Other surfaces considered in physics are wavefronts. One of these, discovered by Fresnel, is called wave surface by mathematicians.

The surface of the reflector of a telescope is a paraboloid of revolution.

Other occurrences:
- Soap bubbles, which are physical examples of minimal surfaces
- Equipotential surface in, e.g., gravity fields
- Earth's surface
- Surface science, the study of physical and chemical phenomena that occur at the interface of two phases
- Surface metrology
- Surface wave, a mechanical wave
- Atmospheric boundaries (tropopause, edge of space, plasmapause, etc.)

==In computer graphics==
In computer graphics, a surface is a mathematical representation of a 3D object or shape. Surfaces are used to model and render the outer layer of an object, giving it form, texture, and color in a virtual space. A surface is essentially a collection of points in 3D space that are mathematically defined and visualized to form the shape of an object. Surfaces are crucial for creating realistic 3D models, as they define the "skin" or "outer boundary" of an object.

Surfaces can be categorized based on how they are defined or represented:
- Polygonal surfaces are made up of polygons, which are typically triangles or quadrilaterals. They are approximate and sometimes visibly faceted. They are common in games and other real-time rendering because they are computationally efficient.
- Parametric surfaces are defined using equations that depend on parameters. They include Bézier surfaces and NURBS. They are smooth and exact. They are used in CAD and animation.
- Implicit surfaces are the solution sets of equations of the form $f(x, y, z) = 0$. They capture some complex shapes well.
Surfaces in computer graphics have several important attributes that define their behavior and appearance. Geometry is a key attribute that determines the shape, size, and position of the surface in 3D space, forming the foundational structure of the model. Material properties, such as texture, color, shininess, and transparency, influence how the surface interacts with light and contribute to its visual appeal. Additionally, normals, which are perpendicular vectors to the surface at each point, are essential for accurate lighting and shading calculations, ensuring that the surface responds realistically to light sources. Surfaces in computer graphics have a wide range of applications. They are extensively used in modeling objects, such as designing characters, cars, and buildings, where the surface defines the shape and structure of the model. In rendering, surfaces play a critical role in determining how objects appear in a scene by influencing their shading, reflections, and textures, which contribute to the overall realism. Additionally, surfaces are vital in simulations, where they help replicate physical properties such as the movement of water waves or the dynamics of fabrics, enhancing the accuracy of visual and interactive experiences.

One of the main challenges in computer graphics is creating realistic simulations of surfaces. In technical applications of 3D computer graphics (CAx) such as computer-aided design and computer-aided manufacturing, surfaces are one way of representing objects. The other ways are wireframe (lines and curves) and solids. Point clouds are also sometimes used as temporary ways to represent an object, with the goal of using the points to create one or more of the three permanent representations.

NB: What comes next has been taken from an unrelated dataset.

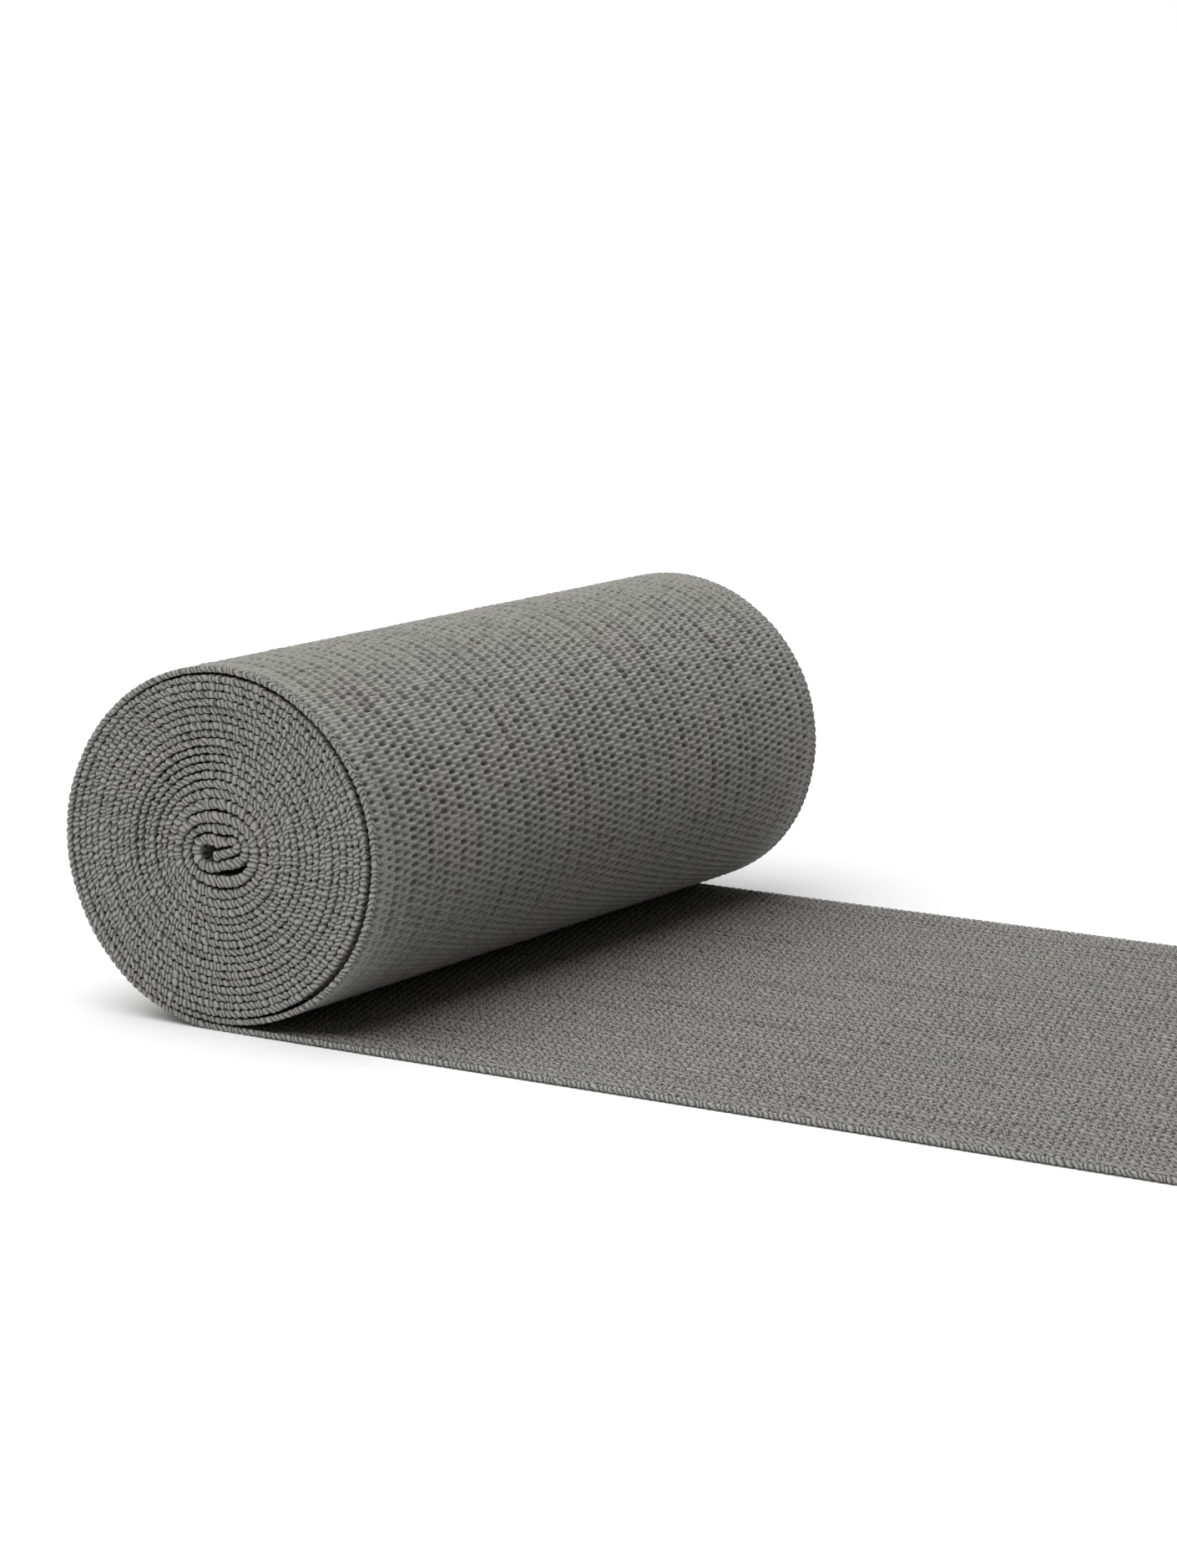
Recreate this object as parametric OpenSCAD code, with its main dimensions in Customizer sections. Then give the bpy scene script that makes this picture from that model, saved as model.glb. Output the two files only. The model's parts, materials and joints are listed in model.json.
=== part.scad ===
// Wide elastic band wound on itself without a core, with its free end laid out flat.
// The band is one woven strip. It is drawn here as the stretches that can move apart:
// the folded start, the tight turns, the loose outer turn, the short stretches that
// bend when the free end is lifted or wound on, and the flat tail.
// The width runs along Y, the tail runs towards +X, and the band rests on Z = 0.

/* [Band] */
// Width of the woven band
band_width = 150; // [75:1:200]
// Thickness of the band as it lies
band_thickness = 1.05; // [0.8:0.05:1.4]
// Air between one wound turn and the next
turn_gap = 0.24; // [0.2:0.02:0.5]

/* [Roll] */
// Height of the roll's middle above the ground, its radius at the bottom
roll_radius = 30.6; // [22:0.1:45]
// Width of the sagging roll as a share of a round one
sag_spread = 1.025; // [1:0.005:1.05]
// How far the loose outer turn stands off on the tail's side
loose_bulge = 0.75; // [0:0.05:1.5]
// Where the bulge starts, counted back from the tail in turns
bulge_start = 0.35; // [0.3:0.05:0.45]

/* [Folded core] */
// Radius of the folded start, in layers of band
core_layers = 5.155; // [5.1:0.05:7]
// How far the folded start sits below the roll's middle, in layers
core_drop = 0.7; // [0:0.05:0.8]
// How oval the first turns are, in layers
core_oval = 0.775; // [0:0.05:0.8]

/* [Tail] */
// Distance from the roll's middle to the cut end of the tail
tail_reach = 195; // [150:1:400]
// Angle that one bending line closes through when the tail is wound on
bend_step = 20; // [12:1:22]
// Air between the roll and a stretch of tail wound on to it
wrap_gap = 0.35; // [0.3:0.05:0.6]
// Slit left at each bending line
bend_slit = 0.1; // [0.05:0.05:0.3]

/* [Hidden] */
BENDS = 6;
LINKS = BENDS - 1;

pitch = band_thickness + turn_gap;
half = band_thickness / 2;
// The start of the wound turns always faces the same way, so the turns end on this fraction
turn_part = 0.12;
turns = floor((roll_radius - half) / pitch - core_layers - turn_part) + turn_part;
// Steps that the curves are drawn in
turn_steps = 60;
fold_steps = 7;
// How far the first turn lies inside the even spiral, in layers, and the turns in which
// that dies out
slack_layers = 1.24;
slack_turns = 0.8;
// The turns in which the folded start's drop and its oval die out, and the oval's tilt
core_turns = 3;
core_tilt = 8;
// The turns over which the loose bulge grows, and over which it dies away again
bulge_rise = 0.4;
bulge_fall = 0.16;
// A very small part of a turn, for the spiral's direction, and the part of a turn to which
// the folded start runs on
turn_nudge = 0.001;
turn_lead = 0.05;
// The steps in which the roll's outline is searched for its reach
outline_steps = 240;

// Smooth step from 0 to 1
function smooth(x) = let (c = min(1, max(0, x))) c * c * (3 - 2 * c);

// The spiral. n counts turns inwards from where the band leaves the roll at the bottom.
function heading(n) = 270 - 360 * n;
function bulge(n) =
    n >= 1 ? 0
    : loose_bulge * smooth((n - bulge_start) / bulge_rise) * smooth((1 - n) / bulge_fall);
function turn_radius(n) =
    let (s = turns - n)
    roll_radius - half - pitch * n + bulge(n)
    - slack_layers * pitch * exp(-s / slack_turns)
    + core_oval * pitch * exp(-s / core_turns) * cos(2 * (heading(n) - core_tilt));
function spiral(n) =
    let (r = turn_radius(n), s = turns - n)
    [sag_spread * r * cos(heading(n)),
     roll_radius + r * sin(heading(n)) - core_drop * pitch * exp(-s / core_turns)];
function unit(v) = v / norm(v);
function side(v) = [-v[1], v[0]];
function spiral_side(n) =
    n == 0 ? [0, 1] : side(unit(spiral(n - turn_nudge) - spiral(n + turn_nudge)));

// The folded start, from its cut end outwards, in layers of band from the roll's middle
FOLD = [
    [-0.81, -1.28], [0.70, -0.68], [1.60, -0.30], [2.37, 0.02], [2.64, 0.35], [2.64, 0.77],
    [2.37, 1.10], [1.95, 1.17], [0.10, 0.80], [-1.94, 1.16], [-3.25, 0.62], [-3.65, -0.70],
    [-3.06, -2.17], [-1.63, -2.64], [0.70, -1.98], [2.56, -1.46], [3.82, -0.45],
    [3.85, 0.95], [2.85, 2.15], [0.47, 2.55], [-2.56, 2.36], [-4.42, 1.24],
    [-5.04, -0.70], [-4.50, -2.64]
];
// It runs on into the first of the wound turns
fold_route = concat(
    [for (p = FOLD) [p[0] * pitch, roll_radius + p[1] * pitch]],
    [spiral(turns), spiral(turns - turn_lead)]
);
// Curve through the route with no overshoot where the points are close together
function gap_at(p, i) = sqrt(norm(p[i + 1] - p[i]));
function slope_at(p, i) =
    i == 0 ? (p[1] - p[0]) / gap_at(p, 0)
    : let (a = gap_at(p, i - 1), b = gap_at(p, i))
      (p[i] - p[i - 1]) / a - (p[i + 1] - p[i - 1]) / (a + b) + (p[i + 1] - p[i]) / b;
function curve_at(p, i, u) =
    let (g = gap_at(p, i), m0 = slope_at(p, i) * g, m1 = slope_at(p, i + 1) * g)
    (2 * u * u * u - 3 * u * u + 1) * p[i] + (u * u * u - 2 * u * u + u) * m0
    + (3 * u * u - 2 * u * u * u) * p[i + 1] + (u * u * u - u * u) * m1;
fold_line = [
    for (i = [0:len(FOLD) - 1]) for (k = [0:fold_steps - 1])
        curve_at(fold_route, i, k / fold_steps)
];
fold_side = [
    for (i = [0:len(fold_line) - 1])
        side(unit(
            (i < len(fold_line) - 1 ? fold_line[i + 1] : spiral(turns))
            - fold_line[max(0, i - 1)]
        ))
];

// Bending lines. Each one lies on the band's upper face. When they all close, the band's
// upper face follows a polygon drawn round the roll at wrap_gap.
outline = [
    for (n = [0.5:1 / outline_steps:1]) spiral(n) - [0, roll_radius] - half * spiral_side(n)
];
function reach_at(k) =
    k == 0 ? roll_radius - band_thickness
    : wrap_gap + max([
        for (p = outline) p[0] * sin(k * bend_step) - p[1] * cos(k * bend_step)
    ]);
function edge_length(k) =
    k == 0 ? (reach_at(1) - reach_at(0) * cos(bend_step)) / sin(bend_step)
    : (reach_at(k + 1) + reach_at(k - 1) - 2 * reach_at(k) * cos(bend_step)) / sin(bend_step);
function bend_x(k) = k == 0 ? 0 : bend_x(k - 1) + edge_length(k - 1);
BEND_X = [for (k = [0:BENDS]) bend_x(k)];

// The origin is under the middle of the whole footprint
roll_left = min([
    for (n = [0:1 / turn_steps:0.5]) spiral(n)[0] - half * spiral_side(n)[0]
]);
middle_x = (roll_left + tail_reach) / 2;

// A stretch of band along a line of points, as wide as the band
module strip(line, sides) {
    translate([-middle_x, band_width / 2, 0])
        rotate([90, 0, 0])
            linear_extrude(height = band_width)
                polygon(concat(
                    [for (i = [0:len(line) - 1]) line[i] + half * sides[i]],
                    [for (i = [len(line) - 1:-1:0]) line[i] - half * sides[i]]
                ));
}

// A flat stretch of band lying on the ground
module flat_band(x0, x1) {
    translate([x0 - middle_x, -band_width / 2, 0])
        cube([x1 - x0, band_width, band_thickness]);
}

module core_fold() {
    color([0.36, 0.36, 0.34])
        strip(
            concat(fold_line, [spiral(turns)]),
            concat(fold_side, [spiral_side(turns)])
        );
}

module wound_turns() {
    counts = concat([turns], [for (k = [floor(turns * turn_steps):-1:turn_steps]) k / turn_steps]);
    color([0.42, 0.42, 0.40])
        strip([for (n = counts) spiral(n)], [for (n = counts) spiral_side(n)]);
}

module outer_turn() {
    counts = [for (k = [turn_steps:-1:0]) k / turn_steps];
    color([0.45, 0.45, 0.43])
        strip(
            concat([for (n = counts) spiral(n)], [[BEND_X[1] - bend_slit / 2, half]]),
            concat([for (n = counts) spiral_side(n)], [[0, 1]])
        );
}

module band_link(k) {
    color([0.40 + 0.02 * (k % 2), 0.41, 0.40])
        flat_band(BEND_X[k] + bend_slit / 2, BEND_X[k + 1] - bend_slit / 2);
}

module tail() {
    color([0.47, 0.46, 0.44])
        flat_band(BEND_X[BENDS] + bend_slit / 2, tail_reach);
}

core_fold();
wound_turns();
outer_turn();
for (k = [1:LINKS]) {
    band_link(k);
}
tail();
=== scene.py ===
import json
import math

import bpy
import numpy as np
from mathutils import Matrix, Vector


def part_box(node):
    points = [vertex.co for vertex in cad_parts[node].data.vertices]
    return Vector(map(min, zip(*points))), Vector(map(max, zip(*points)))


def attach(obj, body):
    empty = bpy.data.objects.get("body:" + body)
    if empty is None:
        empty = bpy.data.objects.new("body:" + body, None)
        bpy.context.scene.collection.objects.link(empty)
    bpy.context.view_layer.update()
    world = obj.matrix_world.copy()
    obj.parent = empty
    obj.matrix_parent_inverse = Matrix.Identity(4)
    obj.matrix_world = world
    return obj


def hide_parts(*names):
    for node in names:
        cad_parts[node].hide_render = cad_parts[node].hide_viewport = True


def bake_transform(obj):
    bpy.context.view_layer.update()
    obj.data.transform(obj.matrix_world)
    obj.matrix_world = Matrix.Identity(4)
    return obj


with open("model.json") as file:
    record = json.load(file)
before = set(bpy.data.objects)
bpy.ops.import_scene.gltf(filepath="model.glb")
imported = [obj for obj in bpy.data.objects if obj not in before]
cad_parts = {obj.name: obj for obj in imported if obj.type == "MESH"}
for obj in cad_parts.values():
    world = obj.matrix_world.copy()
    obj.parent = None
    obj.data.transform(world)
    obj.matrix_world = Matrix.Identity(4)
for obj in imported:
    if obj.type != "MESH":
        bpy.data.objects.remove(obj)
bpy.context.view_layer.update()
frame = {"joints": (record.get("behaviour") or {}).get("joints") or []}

# ---------------------------------------------------------------- The camera
# It stands low in front of the roll's near end and looks along the band at a slant.
# Its place is in metres and its angles are in radians.
CAMERA_PLACE = Vector((0.33267, -0.65197, 0.16853))
CAMERA_TURN = -0.5378
CAMERA_DIP = 0.1763
CAMERA_TILT = 0.0156
CAMERA_LENS = 101.12

ahead = Vector((
    math.sin(CAMERA_TURN) * math.cos(CAMERA_DIP),
    math.cos(CAMERA_TURN) * math.cos(CAMERA_DIP),
    -math.sin(CAMERA_DIP),
))
level = Vector((math.cos(CAMERA_TURN), -math.sin(CAMERA_TURN), 0))
upright = level.cross(ahead)
camera_right = math.cos(CAMERA_TILT) * level + math.sin(CAMERA_TILT) * upright
camera_up = math.cos(CAMERA_TILT) * upright - math.sin(CAMERA_TILT) * level
camera = bpy.data.objects.new("camera", bpy.data.cameras.new("camera"))
camera.data.lens = CAMERA_LENS
camera.data.clip_start = 0.01
camera.data.clip_end = 50
camera.matrix_world = Matrix.Translation(CAMERA_PLACE) @ Matrix(
    (camera_right, camera_up, -ahead)
).transposed().to_4x4()
bpy.context.scene.collection.objects.link(camera)
bpy.context.scene.camera = camera

# ---------------------------------------------------------------- The folded start
# The band has no core to wind on: its cut end is folded over itself twice, and the next
# turns squeeze the fold flat. One woven strip runs from here to the end of the tail, so
# its route, its weave, its cloth and its colour are set out here and used all the way.

# The route of the band, in millimetres, as x from the roll's middle and z
MM = 0.001
tail_low, tail_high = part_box("tail")
BAND_WIDTH = (tail_high.y - tail_low.y) / MM
BAND_THICKNESS = (tail_high.z - tail_low.z) / MM
TURN_GAP = 0.24
ROLL_RADIUS = 30.6
SAG_SPREAD = 1.025
BULGE = 0.75
BULGE_START = 0.35
BULGE_RISE = 0.4
BULGE_FALL = 0.16
SLACK_LAYERS = 1.24
SLACK_TURNS = 0.8
CORE_DROP = 0.7
CORE_OVAL = 0.775
CORE_TURNS = 3
CORE_TILT = math.radians(8)
TURNS = 18.12
TURN_LEAD = 0.05
pitch = BAND_THICKNESS + TURN_GAP
half = BAND_THICKNESS / 2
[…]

One technique used for enhancing surface realism in computer graphics is the use of physically-based rendering (PBR) algorithms which simulate the interaction of light with surfaces based on their physical properties, such as reflectance, roughness, and transparency. By incorporating mathematical models and algorithms, PBR can generate highly realistic renderings that resemble the behavior of real-world materials. PBR has found practical applications beyond entertainment, extending its impact to architectural design, product prototyping, and scientific simulations.